Her aşkın sonu gibi acıtır elbette içimi ayrılık. Yaşadıklarımıza koca bir tebessüm yapıştırır, yüreğimin kasasına kaldırırım.
Sonra bir müddet kendime dönerim. Yalnızlığımla mühürlerim kendimi. Suya, havaya, toprağa sığınırım. Bazen bir şarkı çalar, belki birkaç damla gözyaşı dökerim.
Bol bol kitap okurum, beste yaparım, eski Türk filmlerini izlerim. İlk günler battaniye altından çıkmam, televizyondaki gündüz kuşağında ne varsa, hepsini tek tek izlerim.
Arkadaşlarıma anlatırım ayrılığımızı, senden bahsederim biraz; onlar sıkılınca dinlemekten, alırım elime kağıt kalemi satırlara yazarım.

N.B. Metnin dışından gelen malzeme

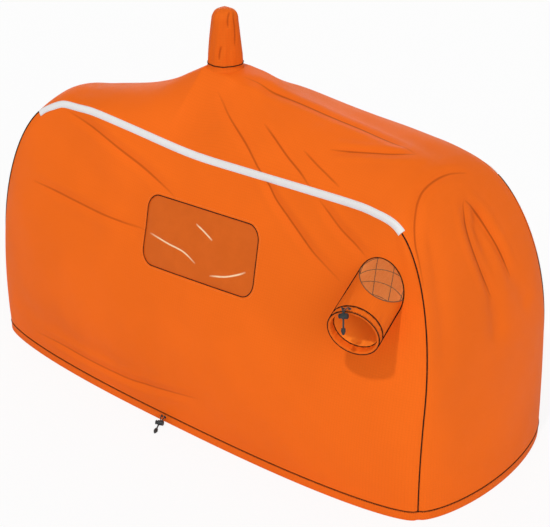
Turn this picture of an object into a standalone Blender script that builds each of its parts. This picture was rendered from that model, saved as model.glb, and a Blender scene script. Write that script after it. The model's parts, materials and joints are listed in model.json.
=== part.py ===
# Frameless group shelter: a fabric bag with an open base, held up from the inside.
# Metres, +Z up. The origin is on the ground, under the middle of the fabric's box.
# The front panel faces -Y and the roof band runs from the left end (-X) to the right end (+X).

import math

import bmesh
import bpy
import numpy as np
from mathutils import Matrix, Vector

# Bag outline, on the seam lines
half_length = 0.640
seam_height = 0.662
seam_sag = 0.015
shoulder_run = 0.177
shoulder_rise = 0.384
base_half_depth = 0.239
top_half_depth = 0.174
side_swell = 0.014

# How far the fabric stands out from the seam lines
front_bow_base = 0.069
front_bow_middle = 0.054
end_bow_base = 0.068
ridge_at_peak = 0.137
ridge_at_right = 0.071
ridge_fall = 0.182
rear_left_droop = 0.109
roof_roundness = 0.67
panel_roundness = 0.56
panel_end_fullness = 2.5
panel_top_fullness = 3
base_taper_power = 1.5
seam_dip_inset = 0.1062
droop_front = -0.12
droop_rear = 0.16
droop_left = -0.55
droop_right = -0.12
droop_power = 2
roof_from_level = 0.70
roof_whole_level = 0.95
ridge_end_run = 0.06
peak_pull = 0.8
peak_pull_run = 0.13
peak_slope_power = 1.2
fold_free_height = 0.05
roof_fold_end = 0.45
roof_fold_free = 0.60
end_fold_free = 0.50
end_fold_start = 0.60
seam_probe = 0.004

# Fabric, seams and hem
fabric = 0.003
gap = 0.0003
tape_reach = 0.012
tape = 0.001
hem_height = 0.024
hem_depth = 0.009
hem_wall = 0.0015

# Peak pocket
peak_x = -0.104
pocket_radius = 0.0405
pocket_tip_radius = 0.0290
pocket_height = 0.137
pocket_waist_place = 0.40
pocket_waist = 0.88
pocket_root = 0.5
pocket_sides = 20
roof_cut_reach = 0.243

# Window
window_x = 0.035
window_z = 0.474
window_width = 0.318
window_height = 0.142
window_corner = 0.030
window_tilt = 0.045
window_lean = 0.20
window_margin = 0.010
film = 0.001

# Vent
vent_from_end = 0.136
vent_z = 0.514
vent_splay = math.radians(14.0)
vent_droop = math.radians(12.5)
vent_length = 0.136
sleeve_radius = 0.0565
sleeve_sides = 24
net_start = -0.035
net_slope = 1.88
net_facing = math.radians(25.0)
net = 0.0014
net_pitch = 0.0150
net_bar = 0.0028
vent_hem_width = 0.018
vent_lock_turn = math.radians(105.0)
vent_seat_gap = 0.00045
net_reach = 0.85
net_edge_bars = 1.5
net_cut_low = 0.3
net_cut_high = 1.3
net_least_rise = 0.5

# Drawcords, eyelets and cord locks
cord_diameter = 0.0024
cord_bend = 0.0032
eyelet_bore = 0.0016
eyelet_barrel = 0.0024
eyelet_flange = 0.0036
eyelet_thickness = 0.0008
eyelet_edge = 0.6
eyelet_face = 0.8
eyelet_drill_over = 0.001
base_lock_x = -0.040
base_eyelet_spread = 0.0045
base_exit_height = 0.0140
tail_stack = 0.0027
end_place = 0.024
lock_radius = 0.0060
lock_length = 0.0140
lock_floor = 0.0015
lock_chamfer = 0.0008
lock_rim_chamfer = 0.0006
plunger_radius = 0.0040
plunger_head_radius = 0.0052
plunger_head = 0.0025
plunger_chamfer_height = 0.0006
plunger_chamfer = 0.0007
plunger_travel = 0.0025
plunger_wall = 0.0012
lock_hole_clearance = 0.0003
base_lock_place = (0.0044, 0.0190, 0.0078)
base_tail_way = (0.42, 0.90, -0.10)
vent_lock_place = (0.0, -0.0030, 0.0180)
vent_tail_way = (0.0, -0.78, 0.62)
tail_step = 0.0035
tail_places = (-0.0080, -0.0040, 0.0, 0.0080, 0.0160)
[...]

Bol bol yemek sipariş ederim dışarıdan. Elim kolum kalkmaz birkaç gün, belki bir hafta… Sonra iş, güç, faturalar, kira derdi ve hayatın yükleri dikilir kapının önüne. Depresyona girmenin, hastalanmanın bile lüks olduğunu anlarım yaşamımda.
Açarım perdeleri, odama güneş girer. Sonra uzun ve sıcak bir banyo yaparım. Ardından güzel bir kahve pişiririm, kokusu bütün eve yayılır. Alırım karşıma resmini, seni ararım, açmazsan mektup yazarım. İçimde kalanları tek tek anlatırım.

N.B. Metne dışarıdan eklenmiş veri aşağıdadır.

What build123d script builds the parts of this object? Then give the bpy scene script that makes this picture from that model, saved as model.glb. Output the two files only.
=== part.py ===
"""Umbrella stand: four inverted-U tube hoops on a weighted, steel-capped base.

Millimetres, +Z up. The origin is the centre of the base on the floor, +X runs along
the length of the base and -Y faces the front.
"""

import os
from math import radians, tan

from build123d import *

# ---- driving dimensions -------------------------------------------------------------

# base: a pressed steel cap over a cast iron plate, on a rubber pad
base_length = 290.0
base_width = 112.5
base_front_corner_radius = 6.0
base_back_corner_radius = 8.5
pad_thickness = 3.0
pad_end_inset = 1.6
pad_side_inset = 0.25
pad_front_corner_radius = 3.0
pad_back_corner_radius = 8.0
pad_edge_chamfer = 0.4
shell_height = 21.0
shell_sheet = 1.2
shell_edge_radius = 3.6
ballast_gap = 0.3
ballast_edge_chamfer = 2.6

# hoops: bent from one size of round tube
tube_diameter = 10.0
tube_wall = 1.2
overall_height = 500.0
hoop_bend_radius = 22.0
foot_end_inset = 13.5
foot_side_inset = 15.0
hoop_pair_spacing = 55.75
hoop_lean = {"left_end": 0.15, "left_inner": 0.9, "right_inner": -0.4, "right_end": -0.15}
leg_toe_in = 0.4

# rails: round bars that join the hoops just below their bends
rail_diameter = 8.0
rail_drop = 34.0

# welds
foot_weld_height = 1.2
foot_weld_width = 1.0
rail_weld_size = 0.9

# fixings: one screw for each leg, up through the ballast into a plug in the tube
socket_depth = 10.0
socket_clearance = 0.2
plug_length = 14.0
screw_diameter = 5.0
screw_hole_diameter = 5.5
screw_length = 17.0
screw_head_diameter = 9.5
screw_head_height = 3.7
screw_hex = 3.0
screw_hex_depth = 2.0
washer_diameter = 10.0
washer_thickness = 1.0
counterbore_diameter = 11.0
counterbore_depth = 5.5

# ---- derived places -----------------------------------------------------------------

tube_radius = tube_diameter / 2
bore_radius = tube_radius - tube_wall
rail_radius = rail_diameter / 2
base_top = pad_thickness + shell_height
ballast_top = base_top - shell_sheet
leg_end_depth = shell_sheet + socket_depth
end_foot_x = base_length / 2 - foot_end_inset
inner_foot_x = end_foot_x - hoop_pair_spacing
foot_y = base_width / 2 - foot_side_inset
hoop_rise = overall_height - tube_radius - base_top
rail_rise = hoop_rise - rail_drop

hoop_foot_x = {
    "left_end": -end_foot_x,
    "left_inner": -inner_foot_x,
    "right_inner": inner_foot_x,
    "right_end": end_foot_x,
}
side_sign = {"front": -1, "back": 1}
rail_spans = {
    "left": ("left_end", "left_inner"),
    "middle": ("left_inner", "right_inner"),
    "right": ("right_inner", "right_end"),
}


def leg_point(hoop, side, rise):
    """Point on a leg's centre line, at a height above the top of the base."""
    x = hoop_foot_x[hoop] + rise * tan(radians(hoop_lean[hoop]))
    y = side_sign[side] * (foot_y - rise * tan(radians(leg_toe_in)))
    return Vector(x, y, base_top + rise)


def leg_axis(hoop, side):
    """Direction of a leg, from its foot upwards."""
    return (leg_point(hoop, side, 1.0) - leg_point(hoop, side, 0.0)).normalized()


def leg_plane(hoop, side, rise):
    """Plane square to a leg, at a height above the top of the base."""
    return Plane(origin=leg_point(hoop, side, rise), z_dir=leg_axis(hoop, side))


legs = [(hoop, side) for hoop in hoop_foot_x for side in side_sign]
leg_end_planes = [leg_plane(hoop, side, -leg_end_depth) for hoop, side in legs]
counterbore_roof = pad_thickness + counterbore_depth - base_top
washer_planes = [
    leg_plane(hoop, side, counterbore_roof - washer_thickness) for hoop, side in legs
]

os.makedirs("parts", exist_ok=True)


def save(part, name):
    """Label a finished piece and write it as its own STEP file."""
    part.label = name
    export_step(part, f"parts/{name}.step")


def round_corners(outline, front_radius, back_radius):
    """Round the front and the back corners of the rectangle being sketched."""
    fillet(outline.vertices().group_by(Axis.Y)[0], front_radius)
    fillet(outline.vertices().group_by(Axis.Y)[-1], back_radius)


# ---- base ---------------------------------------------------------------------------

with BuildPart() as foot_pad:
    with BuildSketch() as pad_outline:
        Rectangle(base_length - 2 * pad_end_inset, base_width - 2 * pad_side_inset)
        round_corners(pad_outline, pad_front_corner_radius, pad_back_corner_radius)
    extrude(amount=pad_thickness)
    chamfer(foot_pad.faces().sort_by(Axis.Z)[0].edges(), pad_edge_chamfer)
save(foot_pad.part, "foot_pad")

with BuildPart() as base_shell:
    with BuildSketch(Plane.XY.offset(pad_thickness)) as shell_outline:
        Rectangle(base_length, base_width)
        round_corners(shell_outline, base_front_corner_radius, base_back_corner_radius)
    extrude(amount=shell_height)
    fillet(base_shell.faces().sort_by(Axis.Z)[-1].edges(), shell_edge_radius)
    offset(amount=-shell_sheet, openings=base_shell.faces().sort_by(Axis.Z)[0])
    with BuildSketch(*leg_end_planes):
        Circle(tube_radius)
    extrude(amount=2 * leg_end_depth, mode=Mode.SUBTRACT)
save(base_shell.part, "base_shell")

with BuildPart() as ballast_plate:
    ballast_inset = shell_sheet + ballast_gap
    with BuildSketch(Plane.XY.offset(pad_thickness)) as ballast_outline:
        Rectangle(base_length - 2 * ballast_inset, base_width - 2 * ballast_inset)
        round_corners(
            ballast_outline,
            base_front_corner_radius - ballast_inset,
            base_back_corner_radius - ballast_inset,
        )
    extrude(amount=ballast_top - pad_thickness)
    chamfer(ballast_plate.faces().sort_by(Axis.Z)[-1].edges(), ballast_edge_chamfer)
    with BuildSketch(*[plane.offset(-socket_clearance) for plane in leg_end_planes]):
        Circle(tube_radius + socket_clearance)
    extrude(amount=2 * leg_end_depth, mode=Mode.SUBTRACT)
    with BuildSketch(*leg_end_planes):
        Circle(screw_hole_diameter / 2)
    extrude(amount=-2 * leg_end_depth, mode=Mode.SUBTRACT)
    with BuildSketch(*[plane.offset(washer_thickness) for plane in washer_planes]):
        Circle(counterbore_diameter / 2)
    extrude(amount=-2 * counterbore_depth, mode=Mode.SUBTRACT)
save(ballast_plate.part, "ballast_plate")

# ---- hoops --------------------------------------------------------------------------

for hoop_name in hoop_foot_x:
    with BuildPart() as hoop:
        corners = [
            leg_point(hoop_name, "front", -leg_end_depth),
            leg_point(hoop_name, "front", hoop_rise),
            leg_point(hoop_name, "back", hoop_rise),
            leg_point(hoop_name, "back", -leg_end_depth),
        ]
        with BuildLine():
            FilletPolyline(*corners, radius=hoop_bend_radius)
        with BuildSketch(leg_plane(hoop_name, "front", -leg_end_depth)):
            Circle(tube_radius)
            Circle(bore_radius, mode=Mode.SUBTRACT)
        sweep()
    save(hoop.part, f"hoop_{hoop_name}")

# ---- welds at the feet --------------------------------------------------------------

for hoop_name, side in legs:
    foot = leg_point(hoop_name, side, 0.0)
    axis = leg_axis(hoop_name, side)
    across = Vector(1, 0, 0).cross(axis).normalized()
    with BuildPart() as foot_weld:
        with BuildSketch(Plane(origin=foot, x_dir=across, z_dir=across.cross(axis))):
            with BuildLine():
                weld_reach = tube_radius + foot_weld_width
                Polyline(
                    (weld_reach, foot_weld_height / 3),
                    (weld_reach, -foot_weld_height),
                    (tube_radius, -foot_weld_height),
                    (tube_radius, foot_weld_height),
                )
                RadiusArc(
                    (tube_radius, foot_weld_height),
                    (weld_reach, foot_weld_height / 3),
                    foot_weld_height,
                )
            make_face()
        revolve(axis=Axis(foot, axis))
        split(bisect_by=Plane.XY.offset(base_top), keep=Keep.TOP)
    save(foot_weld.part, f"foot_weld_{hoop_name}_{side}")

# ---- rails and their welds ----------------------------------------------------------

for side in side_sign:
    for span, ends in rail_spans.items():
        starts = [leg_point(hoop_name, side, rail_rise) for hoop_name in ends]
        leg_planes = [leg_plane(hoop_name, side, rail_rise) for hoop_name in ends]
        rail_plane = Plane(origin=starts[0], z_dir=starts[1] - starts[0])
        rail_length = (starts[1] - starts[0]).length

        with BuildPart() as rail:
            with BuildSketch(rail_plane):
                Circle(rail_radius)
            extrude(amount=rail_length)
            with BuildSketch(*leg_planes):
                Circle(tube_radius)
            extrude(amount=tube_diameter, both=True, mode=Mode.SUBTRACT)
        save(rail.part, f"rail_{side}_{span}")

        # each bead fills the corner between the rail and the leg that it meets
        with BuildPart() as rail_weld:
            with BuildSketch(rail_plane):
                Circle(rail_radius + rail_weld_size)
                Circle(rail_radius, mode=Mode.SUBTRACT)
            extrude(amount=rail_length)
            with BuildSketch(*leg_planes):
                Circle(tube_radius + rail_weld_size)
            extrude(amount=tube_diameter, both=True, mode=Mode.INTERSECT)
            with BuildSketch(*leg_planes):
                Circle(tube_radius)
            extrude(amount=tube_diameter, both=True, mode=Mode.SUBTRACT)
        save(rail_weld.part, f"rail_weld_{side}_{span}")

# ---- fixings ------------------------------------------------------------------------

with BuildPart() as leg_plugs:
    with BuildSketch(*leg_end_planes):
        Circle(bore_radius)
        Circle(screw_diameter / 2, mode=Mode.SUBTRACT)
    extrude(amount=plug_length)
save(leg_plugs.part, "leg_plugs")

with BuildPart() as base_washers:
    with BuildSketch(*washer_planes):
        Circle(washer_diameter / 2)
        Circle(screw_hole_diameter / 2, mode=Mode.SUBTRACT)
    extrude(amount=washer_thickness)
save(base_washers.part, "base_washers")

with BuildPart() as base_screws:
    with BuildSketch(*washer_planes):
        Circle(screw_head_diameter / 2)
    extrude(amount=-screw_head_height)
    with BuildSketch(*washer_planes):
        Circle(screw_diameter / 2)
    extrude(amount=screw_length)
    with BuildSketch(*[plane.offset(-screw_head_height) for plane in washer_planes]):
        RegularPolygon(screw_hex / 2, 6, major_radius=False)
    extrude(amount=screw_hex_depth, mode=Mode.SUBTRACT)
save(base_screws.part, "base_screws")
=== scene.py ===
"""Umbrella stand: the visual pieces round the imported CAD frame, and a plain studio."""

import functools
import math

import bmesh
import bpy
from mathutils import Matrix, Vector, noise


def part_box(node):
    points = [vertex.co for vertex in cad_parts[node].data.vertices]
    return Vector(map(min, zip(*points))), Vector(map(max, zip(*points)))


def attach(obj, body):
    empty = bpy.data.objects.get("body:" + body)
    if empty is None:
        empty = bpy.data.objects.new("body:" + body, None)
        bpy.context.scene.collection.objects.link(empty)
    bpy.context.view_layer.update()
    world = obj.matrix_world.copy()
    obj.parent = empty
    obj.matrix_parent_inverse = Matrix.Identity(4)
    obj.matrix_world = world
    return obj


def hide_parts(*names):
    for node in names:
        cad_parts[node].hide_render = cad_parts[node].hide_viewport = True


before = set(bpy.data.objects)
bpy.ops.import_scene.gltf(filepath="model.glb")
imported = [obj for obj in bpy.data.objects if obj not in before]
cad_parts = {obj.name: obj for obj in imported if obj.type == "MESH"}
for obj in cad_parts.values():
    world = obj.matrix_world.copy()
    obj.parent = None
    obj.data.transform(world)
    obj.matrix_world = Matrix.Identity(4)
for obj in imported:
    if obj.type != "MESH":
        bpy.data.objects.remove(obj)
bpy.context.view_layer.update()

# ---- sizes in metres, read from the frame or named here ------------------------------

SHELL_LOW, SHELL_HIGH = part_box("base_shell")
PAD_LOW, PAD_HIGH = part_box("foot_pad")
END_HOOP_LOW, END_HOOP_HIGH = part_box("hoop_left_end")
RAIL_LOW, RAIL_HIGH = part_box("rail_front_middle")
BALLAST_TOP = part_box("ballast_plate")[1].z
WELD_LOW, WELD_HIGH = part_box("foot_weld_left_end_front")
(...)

Sonra toplarım sana ait ne varsa, bir kutuya koyarım. Dolabın üstünde duran sandığa atarım. Diğerlerinin yanına….
Sen gittin diye dünya durmaz. En fazla biraz acı çeker, ağlarım. Onu da üstüne alınma, ben her biten aşkın ardından bu töreni yaparım.